In their book on letter-writing in the English classroom, Dinitz and Fuller (2000) say that letters are one of the most common writing assignments in American culture but one of the least common assignments in the academic world. They suggest allowing letters to take the place of a traditional journal -- letters/journals addressed to the instructor or peers. The student, therefore, has a specific audience in mind and writing will often be more focused. The instructor can also respond to the student in letter form (a short letter, if necessary, or even a note to the student). The authors point out that students often throw out feedback, along with their papers, never reading a word. They are less likely to throw away a letter or a note addressed personally to them.

Fredericksen (2000) asks students in lower level English classes to write letters to individuals or institutions, sometimes to which the student has no intention of sending them: immigration authorities, the editor of a newspaper, famous authors and similar who are no longer alive. Using a time-honored method of communication from their society and having a specific audience in mind helps students develop a natural voice and an appreciation for audience.

Shafer (2000, 2000) has used letter writing with developmental students at both the high school and college level. Seeking a more personal involvement from high school students, he assigned a project during which students wrote advice to a confused young woman who did not know what to do with her life. The students peer-reviewed each other's letters and gave input as far as style and content. At the end of the class, all the letters were self-published in a book titled "Adventure Letters," something every student eagerly read.
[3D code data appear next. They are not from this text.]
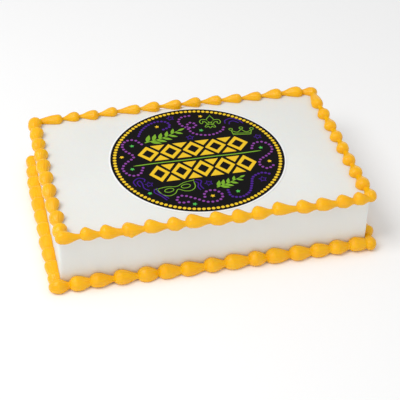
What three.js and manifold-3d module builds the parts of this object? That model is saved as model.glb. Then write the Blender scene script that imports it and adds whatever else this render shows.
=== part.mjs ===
// A festive quarter sheet cake: an iced block, a round printed icing sheet laid on it, and a border of
// piped shells along each edge of its top and round its foot. Millimetres, +Z up. The origin is the middle
// of the underside, X runs along the long sides and Y from the front side to the back one.
import * as THREE from 'three';
import { mergeVertices } from 'three/addons/utils/BufferGeometryUtils.js';
import Module from 'manifold-3d';

const wasm = await Module();
wasm.setup();

// The iced block.
const CAKE_LENGTH = 322;
const CAKE_WIDTH = 209;
const CAKE_HEIGHT = 60;
const CORNER_RADIUS = 3;
const CORNER_STEPS = 4;

// The printed icing sheet, and where it lies on the top.
const SHEET_RADIUS = 95;
const SHEET_THICKNESS = 0.6;
const SHEET_CENTRE = [3.7, 2.6];
const SHEET_SIDES = 72;

// Pieces that touch keep this gap.
const GAP = 0.3;

// A piped shell: a round head with a steep back, then a tail that thins to the next shell's head.
// HEAD_SHARE and STATIONS are shares of a shell's length, and the blunt start is a share of its neck and
// of its head's radius.
const HEAD_SHARE = 0.34;
const STATIONS = [0, 0.13, 0.34, 0.62, 0.84];
const BLUNT_NECK_SHARE = 0.55;
const BLUNT_REACH_SHARE = 0.12;
const RING_SIDES = 8;

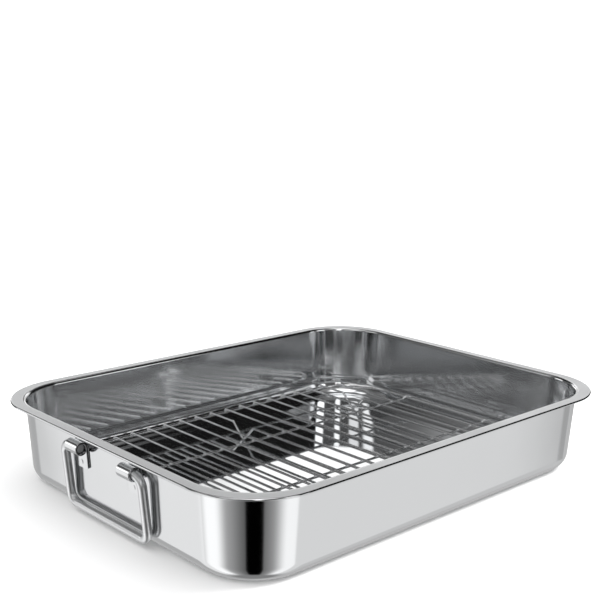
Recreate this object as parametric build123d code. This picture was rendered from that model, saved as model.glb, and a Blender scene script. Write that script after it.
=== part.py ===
from build123d import *
import math
import os

# Roasting pan of drawn stainless sheet, with two drop handles and a lift-out wire rack.
# Millimetres. X runs along the pan's long side, Y along its short side and Z up.
# The origin is at the middle of the base, on the plane that the pan stands on.

# Pan: outside sizes of the rim, height over the rim and the sheet that it is drawn from. The walls'
# corners are centred further in than the rim's, so the flat rim is a little wider at the corners.
rim_length = 400.0
rim_width = 320.0
pan_height = 65.0
rim_corner_radius = 55.0
corner_centre_shift = 4.7
sheet = 0.8
flange_width = 10.5
wall_draft = 4.5
rim_bend_radius = 1.5
floor_bend_radius = 12.0

# Hem: the rim's edge is folded under and closed, with a round nose
hem_width = 4.5
hem_fold_gap = 0.2

# Raised platform that stiffens the floor, with a small S bend all round.
# The margins are the flat rings of floor between the walls' bend and the platform.
platform_end_margin = 23.4
platform_side_margin = 35.4
platform_corner_radius = 18.0
platform_rise = 1.0
step_bend_radius = 1.0

# Handle: a round bar bent to a bail that hangs in two rolled brackets on each short wall, and lies
# back against the wall
bail_diameter = 6.4
bail_leg_spacing = 97.0
bail_ground_clearance = 3.6
bail_wall_gap = 0.5
bail_bend_radius = 7.5
bail_end_chamfer = 0.6
pivot_below_rim = 12.0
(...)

At the college level, Shafer asked freshmen to write personal letters to people important in their lives and then have peers read them, focusing more on content than style or grammar. The letters, read and revised several times, introduced students to the rewriting process in a less painful and artificial way than writing five paragraph essays.

Jeanne Henry (1995) wrote a book based on her doctoral dissertation about the developmental college reading class she taught with works of fiction and letter exchanges about those texts. I found Henry's book so inspiring that I used letters and novels with second language students and wrote an article about it (Bauer & Sweeney, 2003). Letter exchange served as a method of acculturation for immigrants, as well as a way to improve reading and writing.

Acculturation is not only an issue with second language students, however. As Bizzell (1986) stated, any developmental student is entering a "foreign land" when they come to college. Letter writing between teacher and student or tutor and student, or letters about readings, can be used to encourage higher-level thinking and interaction with readings.
One of the most powerful uses of letter writing can be a student's metacognitive thinking about his or her own learning. I usually ask my graduate students to write letters about their readings, the class in general, their work in developmental classrooms, etc. Doing so encourages students to turn a critical eye on their own processes - they learn simply from explaining things to someone else via their writing.

Moreover, graduate students are encouraged to use letters in their own practice. A student of mine recently asked her advanced developmental reading class to write letters to their language arts instructors in high school telling them what they should have learned about reading strategies years before. From looking over the letters, my student realized that her class understood reading strategies, even if they did not always use them. She next asked her class how to implement their knowledge . . . and got practical and excellent replies.

In conclusion, though it seems simple, we should never forget that the communication exchange between teacher and student or tutor and student can be made more powerful by putting it in writing. Communication also becomes more memorable when it is personalized:

Dear Reader,
Hope you enjoyed this article.
Sincerely - Linda Sweeney


Bartholomae, D., & Petrosky, A. (1986). Facts, artifacts, and counterfacts: Theory and method for a reading and writing course. Boynton/Cook.

Bauer, L., & Sweeney, L. (2003). The use of literary letters with post-secondary, non-native students. In Teaching developmental reading: Historical, theoretical, and practical background readings, Eds. Stahl, N. & Boylan, H. NY: Bedford/St. Martin's Professional Resources, pp. 255-264.

Bizzell, P. (1986). What happens when basic writers come to college? College Composition and Communication, (37)3.

Dinitz, S., & Fulwiler, T. (2000). The letter book: Ideas for teaching college English. Portsmouth, NH: Heinemann.

Fredericksen, E. (2000). Letter writing in the college classroom. Teaching English in the Two-Year College, March Issue, pp. 278-284.

Henry, J. (1995). If Not Now. Portsmouth, NH: Boynton/Cook.

Shafer, G. (2000). Using letters for process and change in the basic writing class. Teaching English in the Two-Year College, March Issue, pp. 285-292.

Shafer, G. (2000). Reading and writing in the developmental English class. English Journal, March Issue, pp. 33-39.